Did you watch The Katering Show’s first season when I linked to it, and then were too lazy to pirate season 2 when you found out that it was only on services that were either for pay or for Australians? Good news, the second “seasoning” of this “cooking” show is finally on YouTube.
I don’t usually post about stuff from comic conventions, but since everyone loves Rick & Morty I’ll make an exception for this one. At the San Diego Comic-Con this year the show’s voice of both Rick & Morty, Justin Roiland, showed a video during their panel of the show’s titular characters reading an actual court transcript from Georgia.
Previously it was only available via a shaky-cam video from the convention by an attendee, but now Adult Swim have posted the footage directly. The language is extremely vulgar and hilarious, so you’ve been warned.
Somehow I’ve never posted about The Katering Show, a comedy cooking show featuring a “…food intolerant and an intolerable foodie.” Lets remedy that and you can watch the entirety of their first season on YouTube.
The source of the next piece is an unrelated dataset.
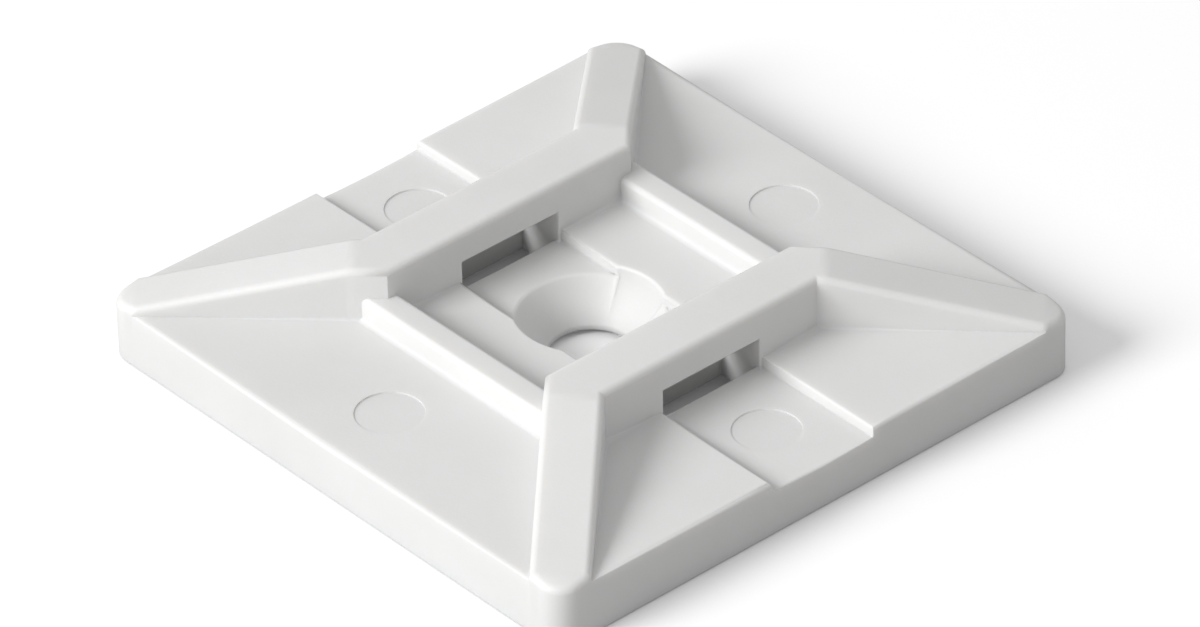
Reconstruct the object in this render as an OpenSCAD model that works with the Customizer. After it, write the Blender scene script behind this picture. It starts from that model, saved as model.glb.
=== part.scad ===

The show is amazingly funny if you enjoy British or colonial-british humor.
Unless you’re in Australia and have access to iView, which I assume is a koala bear reenacting a show for you, season 2 of The Katering Show is only available in the US through a new (pay, with a free trial available) service called Fullscreen.
The FCC’s page on the CALM act that outlawed loud commercials:
Q: Do these rules also apply to radio commercials or commercials on the Internet?
A: No, the CALM Act only applies to commercials aired on television.
This explains the deafeningly loud commercials while watching Mr. Robot on USA’s Apple TV app.
Seinfeld2000 in the intro to their interview with Wayne Knight:
Look. i like to “goof around ” a lot on social media. But when youre talking to a screen & stage legend like Wayne Knight who is ENSCONSED in the seinfeld universe and emblazoned in popular cutlure, its time to get serious. im glad i did bc the result is honestly one of the best interviews in journalism history.
This interview with the actor behind Seinfeld’s Newman character has the best ending to any celebrity interview, and is overall the best celebrity interview ever published by a website.